• _Aim of the exercise_: Tally the lines in these records that hold the string "Blender", and reply with the number alone.

Records with modeling code:
** BEGIN **

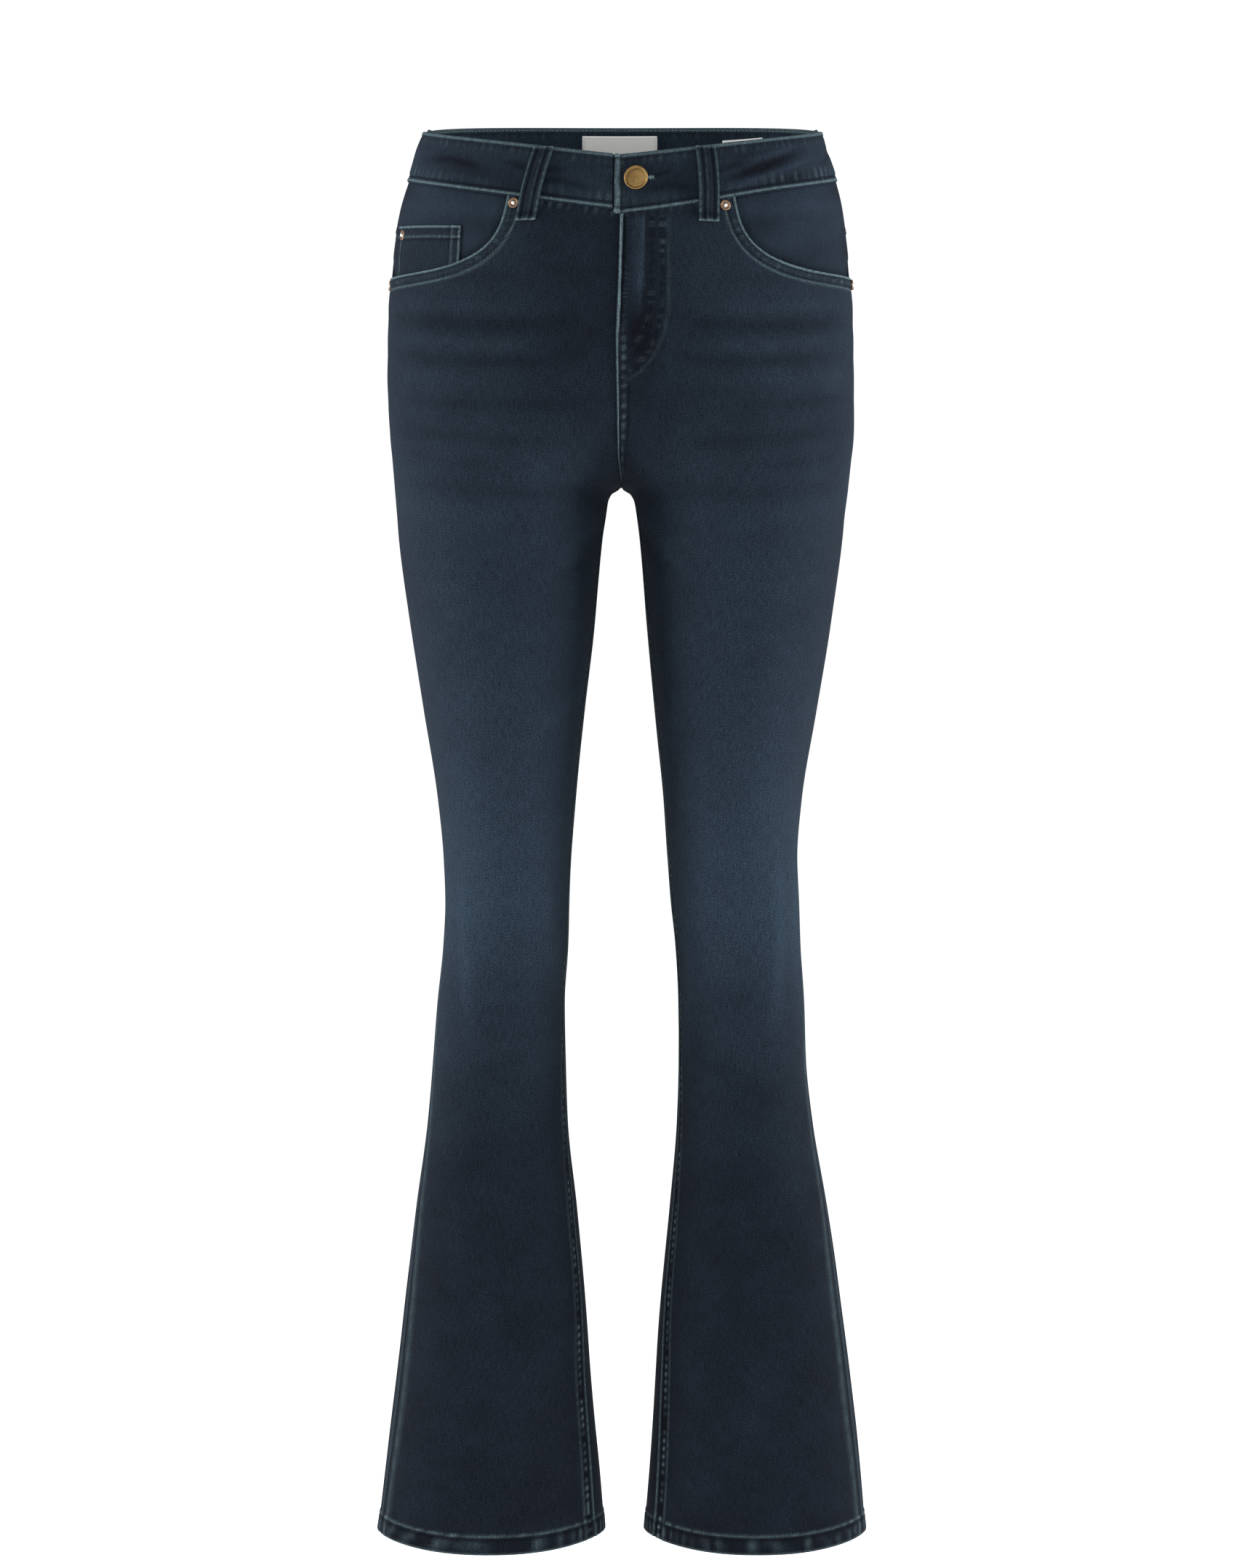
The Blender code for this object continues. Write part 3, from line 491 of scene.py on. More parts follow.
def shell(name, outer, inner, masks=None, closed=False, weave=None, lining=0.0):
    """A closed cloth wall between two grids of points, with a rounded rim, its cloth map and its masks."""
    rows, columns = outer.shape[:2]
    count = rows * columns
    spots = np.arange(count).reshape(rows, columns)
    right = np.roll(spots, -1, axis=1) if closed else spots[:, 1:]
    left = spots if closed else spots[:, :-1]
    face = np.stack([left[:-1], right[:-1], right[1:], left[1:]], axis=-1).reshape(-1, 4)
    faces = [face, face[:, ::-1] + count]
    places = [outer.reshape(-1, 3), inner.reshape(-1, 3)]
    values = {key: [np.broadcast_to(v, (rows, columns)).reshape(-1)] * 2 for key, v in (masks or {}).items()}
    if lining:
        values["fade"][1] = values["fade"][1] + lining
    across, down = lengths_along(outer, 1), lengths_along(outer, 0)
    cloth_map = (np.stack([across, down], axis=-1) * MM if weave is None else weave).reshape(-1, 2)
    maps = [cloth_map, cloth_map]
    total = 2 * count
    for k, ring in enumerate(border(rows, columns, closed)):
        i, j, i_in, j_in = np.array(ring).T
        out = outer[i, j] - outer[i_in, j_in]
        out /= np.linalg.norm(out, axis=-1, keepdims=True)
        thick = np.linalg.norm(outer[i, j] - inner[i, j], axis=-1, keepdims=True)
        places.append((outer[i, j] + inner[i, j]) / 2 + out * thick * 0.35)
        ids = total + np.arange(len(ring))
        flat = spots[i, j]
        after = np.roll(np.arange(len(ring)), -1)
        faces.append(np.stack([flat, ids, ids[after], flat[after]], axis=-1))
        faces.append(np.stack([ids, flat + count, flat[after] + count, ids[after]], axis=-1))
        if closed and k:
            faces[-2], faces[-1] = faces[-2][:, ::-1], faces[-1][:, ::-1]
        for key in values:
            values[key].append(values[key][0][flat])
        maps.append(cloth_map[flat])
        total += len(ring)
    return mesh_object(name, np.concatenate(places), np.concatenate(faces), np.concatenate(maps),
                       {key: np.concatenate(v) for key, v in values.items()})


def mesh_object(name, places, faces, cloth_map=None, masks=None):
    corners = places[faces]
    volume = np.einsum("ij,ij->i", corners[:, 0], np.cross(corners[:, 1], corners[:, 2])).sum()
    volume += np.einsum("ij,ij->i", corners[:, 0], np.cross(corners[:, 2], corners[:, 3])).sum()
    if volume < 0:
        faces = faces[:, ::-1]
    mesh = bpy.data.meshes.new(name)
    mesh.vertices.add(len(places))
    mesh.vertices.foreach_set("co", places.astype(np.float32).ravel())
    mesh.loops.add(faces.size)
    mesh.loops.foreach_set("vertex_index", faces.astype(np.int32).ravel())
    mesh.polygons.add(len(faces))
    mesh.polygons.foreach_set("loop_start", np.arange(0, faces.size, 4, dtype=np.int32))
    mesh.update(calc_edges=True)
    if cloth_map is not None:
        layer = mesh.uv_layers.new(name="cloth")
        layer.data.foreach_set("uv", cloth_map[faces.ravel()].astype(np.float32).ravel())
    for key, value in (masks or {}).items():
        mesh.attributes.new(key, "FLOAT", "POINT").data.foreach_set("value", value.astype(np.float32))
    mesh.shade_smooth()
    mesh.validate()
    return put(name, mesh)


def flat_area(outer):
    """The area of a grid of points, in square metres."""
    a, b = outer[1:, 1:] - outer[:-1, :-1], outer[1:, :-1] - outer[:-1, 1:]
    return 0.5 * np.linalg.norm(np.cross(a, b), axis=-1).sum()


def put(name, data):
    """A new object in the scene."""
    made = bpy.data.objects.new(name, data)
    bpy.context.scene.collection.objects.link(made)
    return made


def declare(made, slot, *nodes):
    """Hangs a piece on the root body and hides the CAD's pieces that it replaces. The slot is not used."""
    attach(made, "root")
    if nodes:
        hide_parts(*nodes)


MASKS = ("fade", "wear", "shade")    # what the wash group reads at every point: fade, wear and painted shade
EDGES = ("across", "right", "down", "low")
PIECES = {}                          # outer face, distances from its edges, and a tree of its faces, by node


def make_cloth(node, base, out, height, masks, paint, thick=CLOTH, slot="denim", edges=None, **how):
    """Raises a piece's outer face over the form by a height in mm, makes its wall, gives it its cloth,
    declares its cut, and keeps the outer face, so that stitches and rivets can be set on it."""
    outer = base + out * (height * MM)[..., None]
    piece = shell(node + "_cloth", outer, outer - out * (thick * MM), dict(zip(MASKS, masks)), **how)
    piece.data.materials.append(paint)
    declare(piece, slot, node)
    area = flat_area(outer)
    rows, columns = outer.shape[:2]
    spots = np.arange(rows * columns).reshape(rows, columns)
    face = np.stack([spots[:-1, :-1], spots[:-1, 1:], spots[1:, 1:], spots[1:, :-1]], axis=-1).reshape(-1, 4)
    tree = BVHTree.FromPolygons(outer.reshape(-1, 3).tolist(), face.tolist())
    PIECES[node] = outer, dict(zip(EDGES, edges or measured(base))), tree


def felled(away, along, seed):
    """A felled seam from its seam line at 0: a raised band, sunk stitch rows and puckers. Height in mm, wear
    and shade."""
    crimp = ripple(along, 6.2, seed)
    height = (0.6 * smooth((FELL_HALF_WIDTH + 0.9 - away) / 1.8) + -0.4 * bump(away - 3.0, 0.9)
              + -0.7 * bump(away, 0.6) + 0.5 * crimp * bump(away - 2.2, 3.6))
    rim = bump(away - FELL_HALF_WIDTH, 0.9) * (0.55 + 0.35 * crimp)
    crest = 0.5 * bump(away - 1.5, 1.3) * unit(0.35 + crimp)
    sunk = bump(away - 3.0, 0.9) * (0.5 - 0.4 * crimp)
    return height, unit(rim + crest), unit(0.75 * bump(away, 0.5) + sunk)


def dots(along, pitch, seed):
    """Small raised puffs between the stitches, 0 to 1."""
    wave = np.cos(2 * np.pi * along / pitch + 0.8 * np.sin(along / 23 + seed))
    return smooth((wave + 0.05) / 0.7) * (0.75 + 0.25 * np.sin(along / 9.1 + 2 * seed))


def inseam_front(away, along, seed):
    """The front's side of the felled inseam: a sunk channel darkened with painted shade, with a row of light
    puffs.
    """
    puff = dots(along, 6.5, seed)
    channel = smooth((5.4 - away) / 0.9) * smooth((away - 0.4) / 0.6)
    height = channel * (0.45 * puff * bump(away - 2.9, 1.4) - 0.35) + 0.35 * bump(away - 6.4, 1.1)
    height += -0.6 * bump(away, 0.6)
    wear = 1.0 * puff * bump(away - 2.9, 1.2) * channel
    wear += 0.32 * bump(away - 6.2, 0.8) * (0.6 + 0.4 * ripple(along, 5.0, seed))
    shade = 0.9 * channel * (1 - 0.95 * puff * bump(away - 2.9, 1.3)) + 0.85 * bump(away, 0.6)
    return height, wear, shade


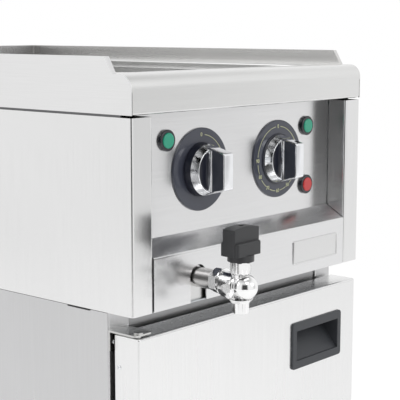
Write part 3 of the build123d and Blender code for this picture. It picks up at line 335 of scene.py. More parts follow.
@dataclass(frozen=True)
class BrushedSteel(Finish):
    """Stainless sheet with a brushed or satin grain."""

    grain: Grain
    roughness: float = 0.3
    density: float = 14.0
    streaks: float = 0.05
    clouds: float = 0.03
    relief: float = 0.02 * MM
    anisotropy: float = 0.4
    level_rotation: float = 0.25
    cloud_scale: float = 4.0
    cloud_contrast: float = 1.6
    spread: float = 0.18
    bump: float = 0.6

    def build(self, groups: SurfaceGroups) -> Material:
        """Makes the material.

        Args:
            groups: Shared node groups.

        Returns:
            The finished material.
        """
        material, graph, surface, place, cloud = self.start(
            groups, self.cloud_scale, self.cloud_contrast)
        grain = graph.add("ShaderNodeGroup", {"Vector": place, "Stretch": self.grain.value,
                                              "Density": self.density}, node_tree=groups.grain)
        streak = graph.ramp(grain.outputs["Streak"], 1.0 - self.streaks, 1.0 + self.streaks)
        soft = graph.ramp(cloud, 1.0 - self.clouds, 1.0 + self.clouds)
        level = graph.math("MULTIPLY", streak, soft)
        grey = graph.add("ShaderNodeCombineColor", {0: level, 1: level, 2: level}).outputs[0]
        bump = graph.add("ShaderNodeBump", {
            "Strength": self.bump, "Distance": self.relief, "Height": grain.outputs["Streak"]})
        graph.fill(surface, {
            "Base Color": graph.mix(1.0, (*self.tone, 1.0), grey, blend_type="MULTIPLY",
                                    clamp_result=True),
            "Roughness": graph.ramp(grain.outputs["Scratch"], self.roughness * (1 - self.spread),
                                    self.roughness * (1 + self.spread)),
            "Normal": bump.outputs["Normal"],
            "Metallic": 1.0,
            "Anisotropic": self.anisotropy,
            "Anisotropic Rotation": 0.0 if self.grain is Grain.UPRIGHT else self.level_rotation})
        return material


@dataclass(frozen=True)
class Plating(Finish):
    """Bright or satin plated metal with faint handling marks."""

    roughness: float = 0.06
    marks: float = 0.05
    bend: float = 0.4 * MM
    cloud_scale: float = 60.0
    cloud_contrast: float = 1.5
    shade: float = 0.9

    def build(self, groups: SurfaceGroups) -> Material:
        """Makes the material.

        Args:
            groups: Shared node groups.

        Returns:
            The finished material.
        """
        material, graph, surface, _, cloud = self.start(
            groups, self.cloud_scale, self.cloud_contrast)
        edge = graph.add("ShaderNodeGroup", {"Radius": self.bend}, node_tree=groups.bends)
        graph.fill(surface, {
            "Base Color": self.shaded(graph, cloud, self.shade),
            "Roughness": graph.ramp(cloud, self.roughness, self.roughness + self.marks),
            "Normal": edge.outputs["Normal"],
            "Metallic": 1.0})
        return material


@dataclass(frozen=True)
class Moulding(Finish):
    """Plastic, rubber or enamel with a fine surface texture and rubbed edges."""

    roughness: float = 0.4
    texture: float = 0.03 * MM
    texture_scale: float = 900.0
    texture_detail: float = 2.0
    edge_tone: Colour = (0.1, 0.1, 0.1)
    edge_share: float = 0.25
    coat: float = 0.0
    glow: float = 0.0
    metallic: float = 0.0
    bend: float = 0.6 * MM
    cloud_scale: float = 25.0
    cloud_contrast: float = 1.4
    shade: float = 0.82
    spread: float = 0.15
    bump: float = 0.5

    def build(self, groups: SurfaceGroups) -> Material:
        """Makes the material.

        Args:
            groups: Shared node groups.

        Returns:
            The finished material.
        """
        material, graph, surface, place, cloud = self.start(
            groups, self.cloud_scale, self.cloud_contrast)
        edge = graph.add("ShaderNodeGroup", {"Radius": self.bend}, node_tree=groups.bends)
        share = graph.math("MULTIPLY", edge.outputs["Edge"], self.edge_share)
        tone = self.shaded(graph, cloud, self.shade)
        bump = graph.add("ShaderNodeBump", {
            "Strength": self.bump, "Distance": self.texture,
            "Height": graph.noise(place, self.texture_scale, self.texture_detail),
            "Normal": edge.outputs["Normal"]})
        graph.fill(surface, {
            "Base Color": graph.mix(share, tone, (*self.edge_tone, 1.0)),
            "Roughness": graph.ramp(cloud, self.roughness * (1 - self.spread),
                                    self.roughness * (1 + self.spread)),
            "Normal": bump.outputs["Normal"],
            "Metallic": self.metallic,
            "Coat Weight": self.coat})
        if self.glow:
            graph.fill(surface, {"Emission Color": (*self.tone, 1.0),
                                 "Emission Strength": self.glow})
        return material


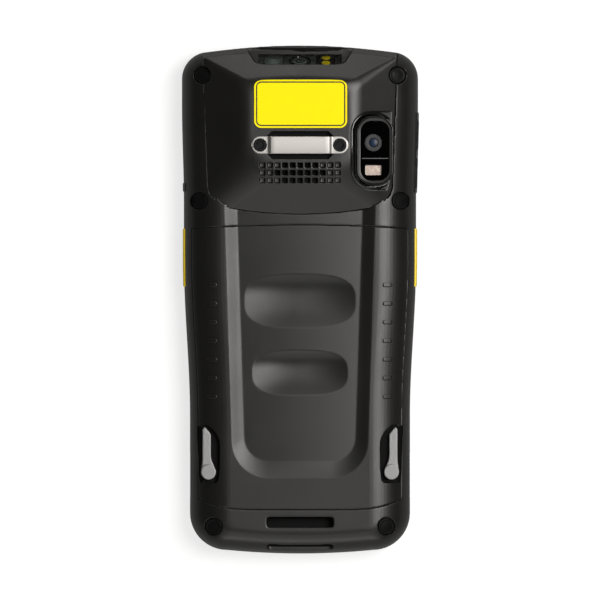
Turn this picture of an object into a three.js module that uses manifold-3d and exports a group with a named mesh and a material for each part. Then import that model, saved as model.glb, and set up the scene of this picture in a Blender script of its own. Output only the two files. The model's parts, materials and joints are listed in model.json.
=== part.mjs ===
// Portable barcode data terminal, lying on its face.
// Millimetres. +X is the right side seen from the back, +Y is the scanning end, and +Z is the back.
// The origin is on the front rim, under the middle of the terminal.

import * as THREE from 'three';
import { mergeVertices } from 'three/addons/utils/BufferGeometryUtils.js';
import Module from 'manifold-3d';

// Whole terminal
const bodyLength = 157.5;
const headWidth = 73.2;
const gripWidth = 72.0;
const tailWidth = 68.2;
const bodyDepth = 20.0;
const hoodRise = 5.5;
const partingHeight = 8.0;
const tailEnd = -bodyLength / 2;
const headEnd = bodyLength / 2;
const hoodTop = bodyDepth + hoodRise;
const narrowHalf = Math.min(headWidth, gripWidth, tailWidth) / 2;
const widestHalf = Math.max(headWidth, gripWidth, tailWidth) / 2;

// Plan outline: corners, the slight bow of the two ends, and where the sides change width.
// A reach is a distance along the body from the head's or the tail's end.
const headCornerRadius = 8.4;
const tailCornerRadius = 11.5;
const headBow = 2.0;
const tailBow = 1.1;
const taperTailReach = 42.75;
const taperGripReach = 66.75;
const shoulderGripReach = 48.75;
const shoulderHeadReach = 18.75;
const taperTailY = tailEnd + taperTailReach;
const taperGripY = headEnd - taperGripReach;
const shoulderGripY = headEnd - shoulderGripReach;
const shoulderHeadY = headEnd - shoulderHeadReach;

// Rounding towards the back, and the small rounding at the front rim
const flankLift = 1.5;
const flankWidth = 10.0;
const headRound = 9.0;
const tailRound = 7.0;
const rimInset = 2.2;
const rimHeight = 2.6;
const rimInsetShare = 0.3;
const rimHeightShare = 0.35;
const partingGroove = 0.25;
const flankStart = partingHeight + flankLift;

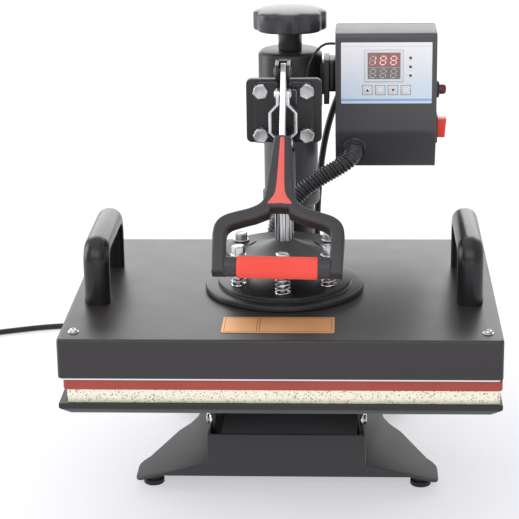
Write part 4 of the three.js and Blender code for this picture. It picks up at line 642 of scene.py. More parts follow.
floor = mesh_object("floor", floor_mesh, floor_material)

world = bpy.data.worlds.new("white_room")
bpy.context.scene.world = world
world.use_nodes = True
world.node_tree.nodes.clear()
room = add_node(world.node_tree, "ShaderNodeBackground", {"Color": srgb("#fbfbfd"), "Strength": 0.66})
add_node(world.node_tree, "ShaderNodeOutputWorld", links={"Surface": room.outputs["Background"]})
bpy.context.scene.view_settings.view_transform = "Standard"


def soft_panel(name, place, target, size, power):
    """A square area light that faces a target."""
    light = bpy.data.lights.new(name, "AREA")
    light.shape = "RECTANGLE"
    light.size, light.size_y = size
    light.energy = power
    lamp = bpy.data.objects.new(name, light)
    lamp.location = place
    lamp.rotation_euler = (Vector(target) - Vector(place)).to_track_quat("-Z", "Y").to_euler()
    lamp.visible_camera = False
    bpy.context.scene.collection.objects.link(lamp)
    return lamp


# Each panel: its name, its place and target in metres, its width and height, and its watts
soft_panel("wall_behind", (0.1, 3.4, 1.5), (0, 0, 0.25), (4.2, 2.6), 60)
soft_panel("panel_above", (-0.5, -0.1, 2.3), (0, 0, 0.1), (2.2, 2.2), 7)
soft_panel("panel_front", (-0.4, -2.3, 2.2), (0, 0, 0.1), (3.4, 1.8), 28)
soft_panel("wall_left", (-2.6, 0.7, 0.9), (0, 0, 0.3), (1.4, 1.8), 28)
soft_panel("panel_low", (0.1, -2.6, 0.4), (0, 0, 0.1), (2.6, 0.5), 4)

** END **

• _Solution for this task_: 4